When Malik was appointed the Governor of Jammu & Kashmir, at a time when the state was under President’s rule following the resignation of the Mehbooba Mufti government, it surprised people in many quarters. Previously, he was the Governor of Bihar. Malik replaced bureaucrat N N Vohra, who served as J&K Governor for more than a decade. In the process Malik became the first politician to be appointed as the Governor of the troubled state.

But Malik was transferred to Goa in 2019, replacing Mridula Sinha, ahead of Jammu & Kashmir’s bifurcation into two Union Territories to be directly administered by the Central government. A Lt Governor, the executive head of a UT, is several spots lower than a Governor according to the warrant of precedence, the document which charts the hierarchy of dignitaries and public servants and their status.

However, Malik was transferred to Meghalaya less than a year later. Differences of opinion with Goa chief minister Pramod Sawant marked Malik’s tenure in the state.

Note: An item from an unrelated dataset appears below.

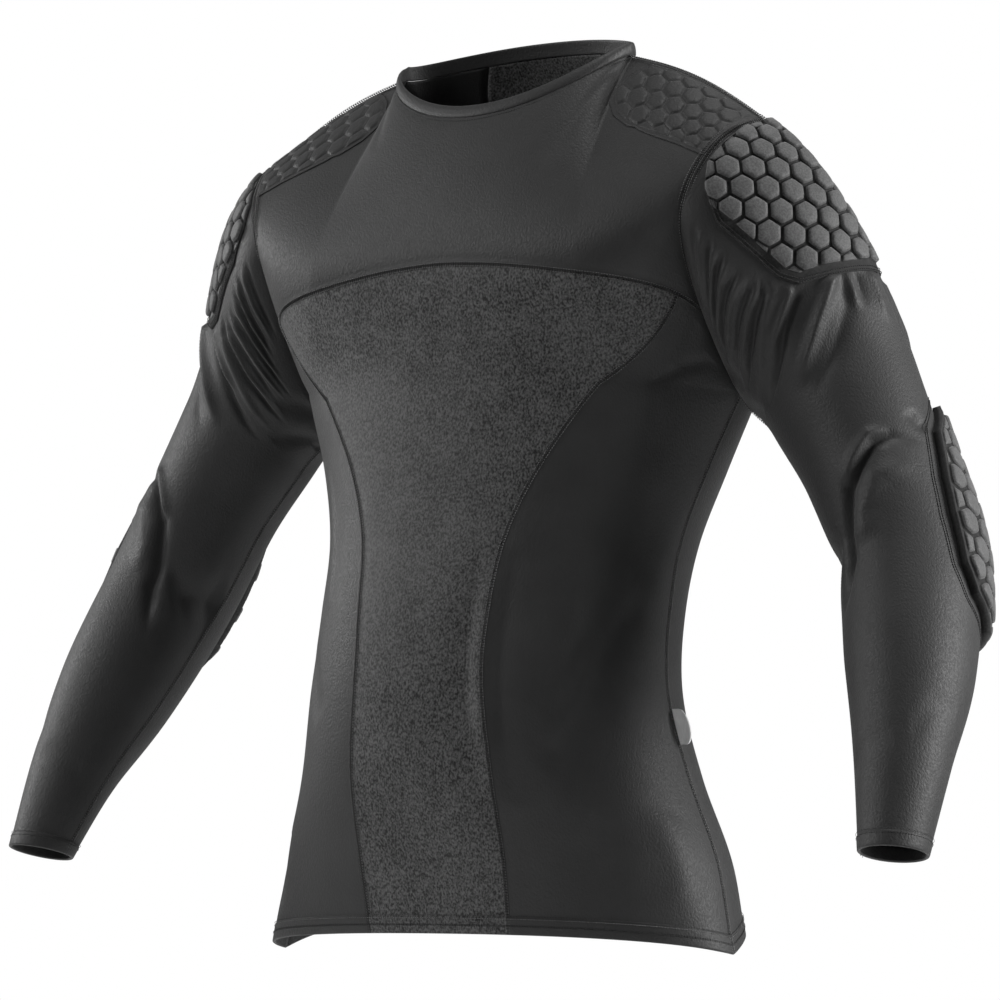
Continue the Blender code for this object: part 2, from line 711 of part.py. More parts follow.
def sleeve_rows():
    cap = [CAP_SHARE * i / CAP_ROWS for i in range(CAP_ROWS + 1)]
    length = sum(
        np.linalg.norm(np.subtract(SLEEVE[i + 1][1:4], SLEEVE[i][1:4])) for i in range(len(SLEEVE) - 1)
    )
    cuff = 1 - (1 - CAP_SHARE) * CUFF_DEPTH / length
    arm = [CAP_SHARE + (cuff - CAP_SHARE) * (i + 1) / ARM_ROWS for i in range(ARM_ROWS)]
    arm[-1] -= CUFF_STITCHES
    return cap + arm + [cuff, 1]


def lengths_along(points):
    """The distance run along a row of points, at each point."""
    steps = [np.linalg.norm(b - a) for a, b in zip(points, points[1:])]
    return np.concatenate(([0], np.cumsum(steps)))


@lru_cache(maxsize=None)
def sleeve_slopes(c, r):
    """How fast a point of the sleeve moves with c and with r."""
    with_c = sleeve_point(c + SLOPE_STEP, r) - sleeve_point(c - SLOPE_STEP, r)
    with_r = sleeve_point(c, r + SLOPE_STEP) - sleeve_point(c, r - SLOPE_STEP)
    return with_c / (2 * SLOPE_STEP), with_r / (2 * SLOPE_STEP)


@lru_cache(maxsize=None)
def laid_place(x, y, middle):
    """Where a place of a flat sheet comes to lie on the sleeve, going straight out from the sheet's middle."""
    c, r = middle
    with_c, with_r = sleeve_slopes(c, r)
    x_way = unit(with_c)
    y_way = unit(with_r - x_way * np.dot(with_r, x_way))
    step = (x_way * x + y_way * y) / WALK_STEPS
    size = np.hypot(x, y) / WALK_STEPS
    if size == 0:
        return middle
    for _ in range(WALK_STEPS):
        with_c, with_r = sleeve_slopes(c, r)
        out = unit(np.cross(with_c, with_r))
        step = unit(step - out * np.dot(step, out)) * size
        square = np.array(((with_c @ with_c, with_c @ with_r), (with_c @ with_r, with_r @ with_r)))
        move = np.linalg.solve(square, np.array((with_c @ step, with_r @ step)))
        c, r = float(c + move[0]), float(r + move[1])
    return c, r


def distance_outside(border, x, y):
    """How far a place lies outside a border, below 0 when it is inside."""
    nearest, inside = np.inf, False
    for (ax, ay), (bx, by) in zip(border, border[1:] + border[:1]):
        run = np.array((bx - ax, by - ay))
        here = np.array((x - ax, y - ay))
        share = min(max(np.dot(here, run) / np.dot(run, run), 0), 1)
        nearest = min(nearest, np.linalg.norm(here - run * share))
        if (ay > y) != (by > y) and x < ax + (y - ay) / (by - ay) * (bx - ax):
            inside = not inside
    return -nearest if inside else nearest


@lru_cache(maxsize=None)
def pad_borders():
    """The borders of the sleeve's two pads, at c and r times the sleeve's reach."""
    borders = []
    for outline, middle in ((CAP_PAD_OUTLINE, CAP_MIDDLE), (ELBOW_PAD_OUTLINE, ELBOW_MIDDLE)):
        places = [laid_place(x, y, middle) for x, y in outline]
        borders.append([(c * SLEEVE_REACH[0], r * SLEEVE_REACH[1]) for c, r in places])
    return borders


def clear_of_pads(c, r):
    """0 under a pad and 1 from a little way outside, so that gathers start at the pad's edge."""
    x, y = c * SLEEVE_REACH[0], r * SLEEVE_REACH[1]
    return step_in(min(distance_outside(border, x, y) for border in pad_borders()), *GATHER_START)


def build_sleeve(side, word):
    """A sleeve in two halves, which meet along the inside of the arm and under the pads on its outside."""
    knit = finish(f"sleeve_knit_{word}", (0.030, 0.030, 0.032), 0.55)
    rows = sleeve_rows()
    top = ARMHOLE_PLACES.index(0.5)
    for half, ends in (("front", ARMHOLE_PLACES[: top + 1]), ("back", ARMHOLE_PLACES[top:])):
        columns = [ends[0]]
        for low, high in zip(ends, ends[1:]):
            columns += [(low + high) / 2, high]
        outer, inner = [], []
        for i, r in enumerate(rows):
            ring, lining = [], []
            for column, c in enumerate(columns):
                p, way = sleeve_point(c, r), sleeve_way(c, r)
                if i == 0:
                    p = p + unit(sleeve_point(c, rows[1]) - p) * SEAM_GAP / 2
                if column in (0, len(columns) - 1):
                    beside = columns[1] if column == 0 else columns[-2]
                    p = p + unit(sleeve_point(beside, r) - p) * SEAM_GAP / 2
                extra = 0
                if 0 < i < len(rows) - 2:
                    extra = fold_height(SLEEVE_FOLDS, c, r, SLEEVE_FOLD_SCALE) * clear_of_pads(c, r)
                if i >= len(rows) - 2:
                    extra = HEM_EXTRA
                ring.append(mirrored(p + way * extra, side))
                if column % 2 == 0:
                    lining.append(mirrored(p - way * CLOTH, side))
            outer.append(ring)
            inner.append(lining)
        wall(f"sleeve_{word}_{half}", np.array(outer), np.array(inner), False, knit)


def hexagons(outline, plan):
    """A flat sheet of hexagons, cut to a convex outline."""
    work = bmesh.new()
    corner = plan.pitch / 3**0.5
    xs = [p[0] for p in outline]
    ys = [p[1] for p in outline]
    middle_x, middle_y = (min(xs) + max(xs)) / 2, (min(ys) + max(ys)) / 2
    reach = max(max(xs) - min(xs), max(ys) - min(ys))
    count = int(reach / (corner * 1.5)) + 2
    for row in range(-count, count + 1):
        for column in range(-count, count + 1):
            along, across = (column + (row % 2) / 2) * plan.pitch, row * corner * 1.5
            x = plan.start[0] + along * cos(plan.turn) - across * sin(plan.turn)
            y = plan.start[1] + along * sin(plan.turn) + across * cos(plan.turn)
            spokes = [k * pi / 3 - plan.turn for k in range(6)]
            work.faces.new([work.verts.new((x + corner * sin(k), y + corner * cos(k), 0)) for k in spokes])
    bmesh.ops.remove_doubles(work, verts=work.verts, dist=plan.pitch * SAME_CORNER)
    for i, (x, y) in enumerate(outline):
        next_x, next_y = outline[(i + 1) % len(outline)]
        edge_out = (next_y - y, -(next_x - x), 0)
        if edge_out[0] * (middle_x - x) + edge_out[1] * (middle_y - y) > 0:
            edge_out = (-edge_out[0], -edge_out[1], 0)
        bmesh.ops.bisect_plane(
            work,
            geom=work.verts[:] + work.edges[:] + work.faces[:],
            plane_co=(x, y, 0),
            plane_no=edge_out,
            clear_outer=True,
        )
    bmesh.ops.remove_doubles(work, verts=work.verts, dist=plan.pitch * SHORT_EDGE)
    work.verts.ensure_lookup_table()
    corners = [(v.co.x, v.co.y) for v in work.verts]
    cells = [[v.index for v in face.verts] for face in work.faces if face.calc_area() > CELL_SLIVER]
    work.free()
    return corners, cells


def build_pad(name, outline, plan, sizes, place, material):
    """A pad of raised hexagons. place(x, y, height) puts a point of the flat sheet on the garment."""
    corners, cells = hexagons(outline, plan)
    whole = plan.pitch**2 * 3**0.5 / 2
    points = [place(x, y, sizes.lift + sizes.base) for x, y in corners]
    points += [place(x, y, sizes.lift) for x, y in corners]
    under = len(corners)
    faces, sides = [], {}
    for cell in cells:
        flat = np.array([corners[k] for k in cell])
        middle = flat.mean(axis=0)
        size = abs(sum(a[0] * b[1] - a[1] * b[0] for a, b in zip(flat, np.roll(flat, -1, axis=0)))) / 2
        high = sizes.base + (sizes.cell - sizes.base) * min(1, size / whole / CELL_FULL_SHARE)
        first = len(points)
        points += [place(*(middle + (p - middle) * CELL_TOP), sizes.lift + high) for p in flat]
        count = len(cell)
        faces.append(tuple(range(first, first + count)))
        below = place(*middle, sizes.lift)
        if np.linalg.norm(below - np.mean([points[under + k] for k in cell], axis=0)) > CELL_BEND:
            centre = len(points)
            points.append(below)
            faces += [(under + cell[i], centre, under + cell[(i + 1) % count]) for i in range(count)]
        else:
            faces.append(tuple(under + k for k in reversed(cell)))
        for i in range(count):
            j = (i + 1) % count
            faces.append((cell[i], cell[j], first + j, first + i))
            sides[cell[i], cell[j]] = True
    for a, b in sides:
        if (b, a) not in sides:
            faces.append((b, a, under + a, under + b))
    used = sorted({k for face in faces for k in face})
    renumber = {k: i for i, k in enumerate(used)}
    faces = [tuple(renumber[k] for k in face) for face in faces]
    cloth_object(name, [points[k] for k in used], faces, material)


def build_shoulder_pads(side, word):
    foam = finish(f"shoulder_foam_{word}", (0.050, 0.050, 0.052), 0.55)
    seam = lengths_along([body_point(s, SHOULDER_SEAM_T, False) for s in np.linspace(NECK_S, 1, SEAM_READINGS)])
    column_s, column_end = SHOULDER_COLUMN
    for back, ending, outline in (
        (False, "", SHOULDER_PAD_OUTLINE),
        (True, "_back", SHOULDER_BACK_OUTLINE),
    ):
        drops = np.linspace(2, column_end, COLUMN_READINGS)
        down = lengths_along([body_point(column_s, t, back) for t in drops])

        def place(x, y, height):
            s = min(NECK_S + (1 - NECK_S) * x / seam[-1], 1)
            t = float(np.interp(y, down, drops))
            way = body_way(s, t, back)
            return mirrored(body_point(s, t, back) + way * height, side)

        build_pad(f"shoulder_pad{ending}_{word}", outline, SHOULDER_CELLS, SHOULDER_PAD, place, foam)


def build_sleeve_pads(side, word):
    foam = finish(f"cap_foam_{word}", (0.110, 0.110, 0.115), 0.45)
    for name, outline, plan, sizes, middle in (
        ("cap_pad", CAP_PAD_OUTLINE, CAP_CELLS, CAP_PAD, CAP_MIDDLE),
        ("elbow_pad", ELBOW_PAD_OUTLINE, ELBOW_CELLS, ELBOW_PAD, ELBOW_MIDDLE),
    ):

        def place(x, y, height):
            c, r = laid_place(float(x), float(y), middle)
            return mirrored(sleeve_point(c, r) + sleeve_way(c, r) * height, side)

        build_pad(f"{name}_{word}", outline, plan, sizes, place, foam)


def build_label():
    """A blank tape, folded double, that stands out of the left side seam in a rounded flap."""
    tape = finish("label_tape", (0.80, 0.80, 0.78), 0.60)
    height = LABEL_HEIGHT / (ARMPIT_Z - HEM_SIDE_Z)
    faces = []
    for y in (-LABEL_THICK / 2, LABEL_THICK / 2):
        face = []
        for i in range(LABEL_ROWS + 1):
            up = 2 * i / LABEL_ROWS - 1
            reach = LABEL_LEAST + (LABEL_REACH - LABEL_LEAST) * (1 - up * up) ** 0.5
            seam = body_point(1, LABEL_T + height * up / 2, False)
            face.append([seam + (LABEL_CLEAR, y, 0), seam + (LABEL_CLEAR + reach, y, 0)])
        faces.append(np.array(face))
    wall("care_label", *faces, False, tape)


build_body()
build_neckband()
for arm_side, arm_word in ((1, "left"), (-1, "right")):
    build_sleeve(arm_side, arm_word)
    build_shoulder_pads(arm_side, arm_word)
    build_sleeve_pads(arm_side, arm_word)
build_label()
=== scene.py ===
"""A padded compression shirt, filled out as it is when worn: cut panels of stretch knit, a folded neckband,
flat seams, hexagon-celled pads and a blank label. Metres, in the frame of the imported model."""

from collections import namedtuple

import bmesh
import bpy
import numpy as np
from mathutils import Matrix


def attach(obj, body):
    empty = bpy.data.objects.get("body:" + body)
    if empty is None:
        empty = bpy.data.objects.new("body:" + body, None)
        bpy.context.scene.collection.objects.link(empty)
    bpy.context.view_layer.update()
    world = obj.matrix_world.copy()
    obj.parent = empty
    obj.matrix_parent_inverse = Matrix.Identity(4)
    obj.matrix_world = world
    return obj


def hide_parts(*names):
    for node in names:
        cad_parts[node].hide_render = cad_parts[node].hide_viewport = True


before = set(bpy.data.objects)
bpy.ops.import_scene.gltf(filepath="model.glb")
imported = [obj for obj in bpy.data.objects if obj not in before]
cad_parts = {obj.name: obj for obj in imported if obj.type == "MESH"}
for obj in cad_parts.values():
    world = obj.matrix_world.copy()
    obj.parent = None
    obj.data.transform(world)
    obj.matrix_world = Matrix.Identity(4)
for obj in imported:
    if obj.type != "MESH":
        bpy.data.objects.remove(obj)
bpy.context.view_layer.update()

# The studio: a dim white room and a pale floor, with four soft lamps: behind the wearer's left, in front at the
# right, at the right and above. The camera stands a little under the chest, turned to the wearer's left.

scene = bpy.context.scene
scene.view_settings.view_transform = "Standard"


def unit(v):
    return v / np.linalg.norm(v, axis=-1, keepdims=True)


def pose(side, over, back, place):
    """The matrix of a camera or lamp that looks away from back."""
    return Matrix([[side[i], over[i], back[i], place[i]] for i in range(3)] + [[0, 0, 0, 1]])


camera_turn, camera_rise, camera_roll = np.radians((32.07, -5.3, 0.5))
camera_distance = 3.6
camera_focus = np.array((0.0, 0.0, -0.34))
camera_aside = (0.0136, 0.0022)
level_right = np.array((np.cos(camera_turn), np.sin(camera_turn), 0))
ahead = np.array((-np.sin(camera_turn), np.cos(camera_turn), 0)) * np.cos(camera_rise)
ahead = ahead - np.array((0, 0, np.sin(camera_rise)))
level_up = np.cross(level_right, ahead)
camera_place = camera_focus - ahead * camera_distance
right = level_right * np.cos(camera_roll) + level_up * np.sin(camera_roll)
up = level_up * np.cos(camera_roll) - level_right * np.sin(camera_roll)
ahead = unit(camera_focus - right * camera_aside[0] - up * camera_aside[1] - camera_place)
right = unit(right - ahead * np.dot(right, ahead))
up = np.cross(right, ahead)
camera = bpy.data.objects.new("camera", bpy.data.cameras.new("camera"))
camera.data.lens = 158.1
camera.data.sensor_width = 36
camera.matrix_world = pose(right, up, -ahead, camera_place)
scene.collection.objects.link(camera)
scene.camera = camera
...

In July, 2021 Malik summoned Sawant to discuss the government’s handling of the Covid-19 crisis. When Sawant sought to downplay the meeting, Malik accused the chief minister of putting words in his mouth.

Ever since his transfer to the politically-insignificant hill state of Meghalaya, Malik has been critical of the Union government. At one stage, it was said that he would resign and return to Uttar Pradesh’s politics amidst speculation that he was urged to join the Samajwadi Party by Mulayam Singh Yadav.

Political observers feel that Malik was unhappy after his transfer to Meghalaya and is no longer keen to continue with the gubernatorial position.

After Malik’s comments against the farm laws, Rajasthan BJP leader Rajendra Singh Rathor, deputy leader of Opposition in the state, went on to demand his resignation.

Meanwhile, he was hailed by Congress leaders who described him as a true friend of the farmers.

The Union government has so far not taken any action against Malik. Under normal circumstances, he would have been dismissed, but Modi and Amit Shah seem to be mindful not to further enrage the Jat community of not only Uttar Pradesh but also Haryana and Rajasthan.